I've broken this workshop into two parts, the lists and the drawing. You can do either first, I love the lists, my kids will probably want to draw theirs first. 

 Step 1: The Written World Description
  • Binaries and Parallels - What's the same as our world and what's different?
  • Temperature - Is it below freezing or really humid? The temperature of your world will affect the type of vegetation you have, and even the action that can take place (imagine The Wizard of Oz without a tornado). Is your weather seasonal or is it always like this?
  • Landscape - When your character stands still, what can they see and how far can they see? Can they see Mountains, ranges, hills or a horizon?
  • Ground cover - Dirt, rocks, pebbles, sand, grass or snow? How does it feel to walk under your character's feet? What sound is made when they walk on it?
  • Vegetation - Tree varieties, weeds, shrubs, edible fruits, mushrooms and flowers. This can create scents and colour to your story. Plants are used for more than shelter and food. Sometimes they can be medicines and sometimes they are just for enjoyment. Do your characters like to pick flowers? Or maybe there's a plant like tobbacco that they smoke? And maybe it's not good for them and they find out they could die from it. Maybe some yummy looking berries are poisonous.
Now beyond the ground.
  • Laws of Physics - Will your land obey them? Is there gravity? How might this affect your characters?
  • Sun/Moon/Stars - What is the natural light like or what alternatives are there for light? Does sun or moon or stars play a role in your character's religion?
  • Civilisation - Is your world built up or entirely natural? Are there pathways, roads, houses, airports, industry?
Step 2 - Drawing
  • Draw rough maps of the entire area and show how your different locations meet up.
  • Draw up an outline of each town, where are the homes, the shops, the tavern, etc.
  • Then go wild and paint or sketch lots of views of your world, be as artistic as you want!
Want to visuaslise your world but don't have crayon skills?
  • Make a virtual world in a game like Sims3 or Second Life or perhaps you can suggest one?
  • Search online, steal National Geographic magazines and travel brochures. Cut out all the elements that match your world and glue them onto a large sheet of cardboard. Layout the pictures to align with your map, showing where the rainforest is compared to the Castle and what you pass when you travel from one to the other. You can keep this by your desk while you write.

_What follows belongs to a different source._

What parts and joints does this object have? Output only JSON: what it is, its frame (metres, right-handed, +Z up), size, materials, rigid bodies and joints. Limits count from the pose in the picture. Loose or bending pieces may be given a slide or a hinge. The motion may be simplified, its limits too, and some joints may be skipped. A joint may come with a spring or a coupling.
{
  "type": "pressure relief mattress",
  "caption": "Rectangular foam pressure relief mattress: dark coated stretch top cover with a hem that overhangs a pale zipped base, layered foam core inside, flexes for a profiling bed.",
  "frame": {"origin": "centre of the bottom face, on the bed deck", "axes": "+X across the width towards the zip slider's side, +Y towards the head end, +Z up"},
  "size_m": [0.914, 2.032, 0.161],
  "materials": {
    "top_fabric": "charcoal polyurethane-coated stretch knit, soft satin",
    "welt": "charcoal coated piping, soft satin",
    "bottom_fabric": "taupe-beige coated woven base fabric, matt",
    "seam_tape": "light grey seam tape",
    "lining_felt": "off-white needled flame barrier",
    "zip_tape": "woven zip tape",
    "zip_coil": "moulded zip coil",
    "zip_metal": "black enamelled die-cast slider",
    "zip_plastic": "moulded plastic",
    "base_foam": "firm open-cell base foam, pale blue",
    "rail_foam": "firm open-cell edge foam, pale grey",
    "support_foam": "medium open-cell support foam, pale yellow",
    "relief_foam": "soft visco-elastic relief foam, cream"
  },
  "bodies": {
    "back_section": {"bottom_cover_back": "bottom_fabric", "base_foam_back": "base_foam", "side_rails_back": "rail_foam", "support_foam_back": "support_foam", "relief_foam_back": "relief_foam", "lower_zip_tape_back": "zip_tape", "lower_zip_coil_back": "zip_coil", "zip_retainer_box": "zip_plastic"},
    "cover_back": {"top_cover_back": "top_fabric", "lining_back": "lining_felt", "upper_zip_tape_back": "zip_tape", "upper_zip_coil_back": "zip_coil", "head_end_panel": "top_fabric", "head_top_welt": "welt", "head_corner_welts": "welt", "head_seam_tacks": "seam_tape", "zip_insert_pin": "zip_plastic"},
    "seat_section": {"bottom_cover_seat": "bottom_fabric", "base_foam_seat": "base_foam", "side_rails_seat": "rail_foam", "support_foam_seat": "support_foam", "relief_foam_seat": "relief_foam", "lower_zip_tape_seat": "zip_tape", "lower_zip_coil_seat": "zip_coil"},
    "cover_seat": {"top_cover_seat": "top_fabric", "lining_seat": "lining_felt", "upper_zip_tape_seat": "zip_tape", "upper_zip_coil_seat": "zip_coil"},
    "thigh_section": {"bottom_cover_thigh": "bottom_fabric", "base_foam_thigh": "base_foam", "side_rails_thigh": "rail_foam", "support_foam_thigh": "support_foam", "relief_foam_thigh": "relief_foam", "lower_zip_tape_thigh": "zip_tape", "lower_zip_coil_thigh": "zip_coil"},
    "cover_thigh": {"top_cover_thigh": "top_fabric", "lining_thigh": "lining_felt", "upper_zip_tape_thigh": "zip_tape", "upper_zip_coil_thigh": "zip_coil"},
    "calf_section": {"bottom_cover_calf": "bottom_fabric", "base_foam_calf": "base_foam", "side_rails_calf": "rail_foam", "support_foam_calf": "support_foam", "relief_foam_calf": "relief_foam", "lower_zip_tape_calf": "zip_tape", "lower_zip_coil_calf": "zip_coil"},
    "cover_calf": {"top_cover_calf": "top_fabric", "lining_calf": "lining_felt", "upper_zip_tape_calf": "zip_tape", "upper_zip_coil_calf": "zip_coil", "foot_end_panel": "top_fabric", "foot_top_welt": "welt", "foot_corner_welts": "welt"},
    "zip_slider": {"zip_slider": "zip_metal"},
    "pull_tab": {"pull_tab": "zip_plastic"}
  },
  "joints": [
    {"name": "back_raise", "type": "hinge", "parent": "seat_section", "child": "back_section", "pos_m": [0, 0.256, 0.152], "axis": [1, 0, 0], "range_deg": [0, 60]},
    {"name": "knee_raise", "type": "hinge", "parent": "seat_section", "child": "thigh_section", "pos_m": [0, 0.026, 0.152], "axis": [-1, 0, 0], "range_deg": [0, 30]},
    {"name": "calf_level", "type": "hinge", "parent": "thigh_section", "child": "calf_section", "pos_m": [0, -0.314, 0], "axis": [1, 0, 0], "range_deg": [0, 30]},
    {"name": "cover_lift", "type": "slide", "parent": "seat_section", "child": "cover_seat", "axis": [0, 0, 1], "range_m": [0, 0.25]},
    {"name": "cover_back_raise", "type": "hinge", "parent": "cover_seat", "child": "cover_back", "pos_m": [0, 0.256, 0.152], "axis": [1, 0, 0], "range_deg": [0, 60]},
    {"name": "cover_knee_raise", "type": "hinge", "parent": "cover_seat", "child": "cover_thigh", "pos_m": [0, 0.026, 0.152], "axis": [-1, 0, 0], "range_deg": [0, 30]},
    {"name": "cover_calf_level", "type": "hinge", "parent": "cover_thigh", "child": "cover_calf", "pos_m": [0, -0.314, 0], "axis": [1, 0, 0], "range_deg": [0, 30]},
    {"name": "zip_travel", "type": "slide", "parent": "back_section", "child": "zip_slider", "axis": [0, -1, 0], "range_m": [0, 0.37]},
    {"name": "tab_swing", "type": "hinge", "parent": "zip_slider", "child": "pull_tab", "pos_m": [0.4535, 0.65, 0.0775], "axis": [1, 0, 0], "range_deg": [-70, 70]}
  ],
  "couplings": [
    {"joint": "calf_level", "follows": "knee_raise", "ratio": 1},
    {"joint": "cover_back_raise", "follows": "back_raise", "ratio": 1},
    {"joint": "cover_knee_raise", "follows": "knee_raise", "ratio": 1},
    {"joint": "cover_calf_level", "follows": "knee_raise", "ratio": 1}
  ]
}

  1. Great post, thanks for the share. I just love world building (and I'd probably jump straight into the drawing too!)

    I'm busy running my way through the A-Z of World Building on my blog this month!

  2. Hey, Charmaine
    This sounds like a good approach to building a world full of sensory details.

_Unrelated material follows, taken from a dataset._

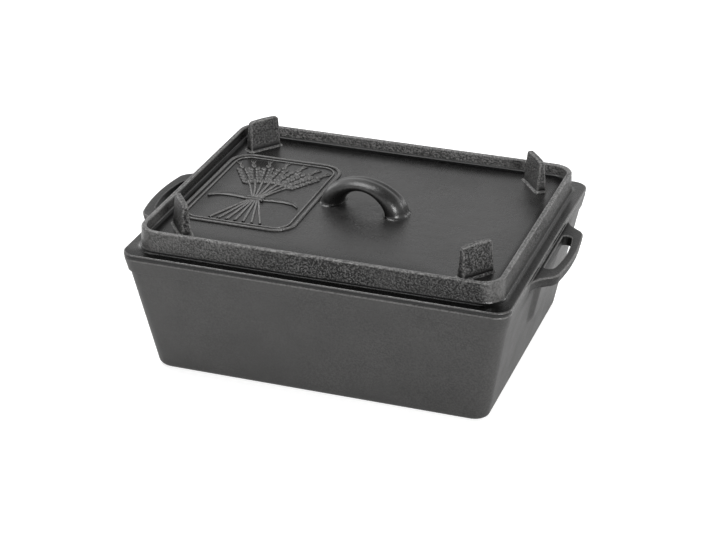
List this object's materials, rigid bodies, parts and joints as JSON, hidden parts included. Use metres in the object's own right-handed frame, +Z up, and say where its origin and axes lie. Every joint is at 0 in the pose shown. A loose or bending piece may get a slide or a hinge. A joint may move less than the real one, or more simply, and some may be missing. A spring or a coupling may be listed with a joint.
{
  "type": "lidded loaf pan",
  "caption": "Rectangular cast iron loaf pan with slotted end ears and a lift-off lid with raised rim, arch handle and feet that make it a griddle when turned over.",
  "frame": {"origin": "centre of the pan's flat base, on the surface it stands on", "axes": "+X along the long side towards one ear, +Y across, +Z up through the lid"},
  "size_m": [0.4174, 0.298, 0.165],
  "materials": {
    "pan": "seasoned, matte to satin, fine sand-cast grain",
    "lid": "seasoned, satin, coarser sand-cast grain on rim and feet"
  },
  "bodies": {
    "pan": {"pan": "pan"},
    "lid": {"lid": "lid"}
  },
  "joints": [
    {"name": "lid_lift", "type": "slide", "parent": "pan", "child": "lid", "axis": [0, 0, 1], "range_m": [0, 0.18]}
  ]
}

  3. Thanks for sharing , this was a great "W" post.


  4. Awesome tips! I love world-building! The funny thing is, I'm writing historical right now and a lot of these same questions (except the ones about the laws of physics) apply.

    Thanks, Charmaine!

  5. Excellent post. There is so much to consider when worldbuilding. I admire fantasy writers for doing that.

    J.C. Martin
    A to Z Blogger

  6. Love these lists! I rarely use lists (my brain is pretty global), but I'd like this set up! :)

  7. I am amazed at how creative writers can be when it comes to designing a world, the physical laws, the governing laws, and the creatures. Its a lot of work I'm sure.

  8. It's handy being able to visualise the world because that helps to make your world consistent.
    Great tips.

  9. This is great Charmaine. You will be able to lead us on a journey together! Thanks for the info.


  10. Hi Charmaine, this was a great post. Lots of fantastic information. Thank you for sharing the World Building PDF link.

  11. This is fantastic--and so generous of you to share. Thank you!

  12. That's a great post :)
    I am glad you shared with us

  13. Thanks for a great post & thanks for sharing :)

  14. What a great workshop! I bet the kids love thinking of answers to all of these questions, and they sound perfect for adult writers, too.

  15. These are great questions to ask when building a new world. I often don't think of many of these things... not in the beginning anyway!

  16. Great post! Thank you for sharing. I will find this useful myself. I love reading and writing about new worlds.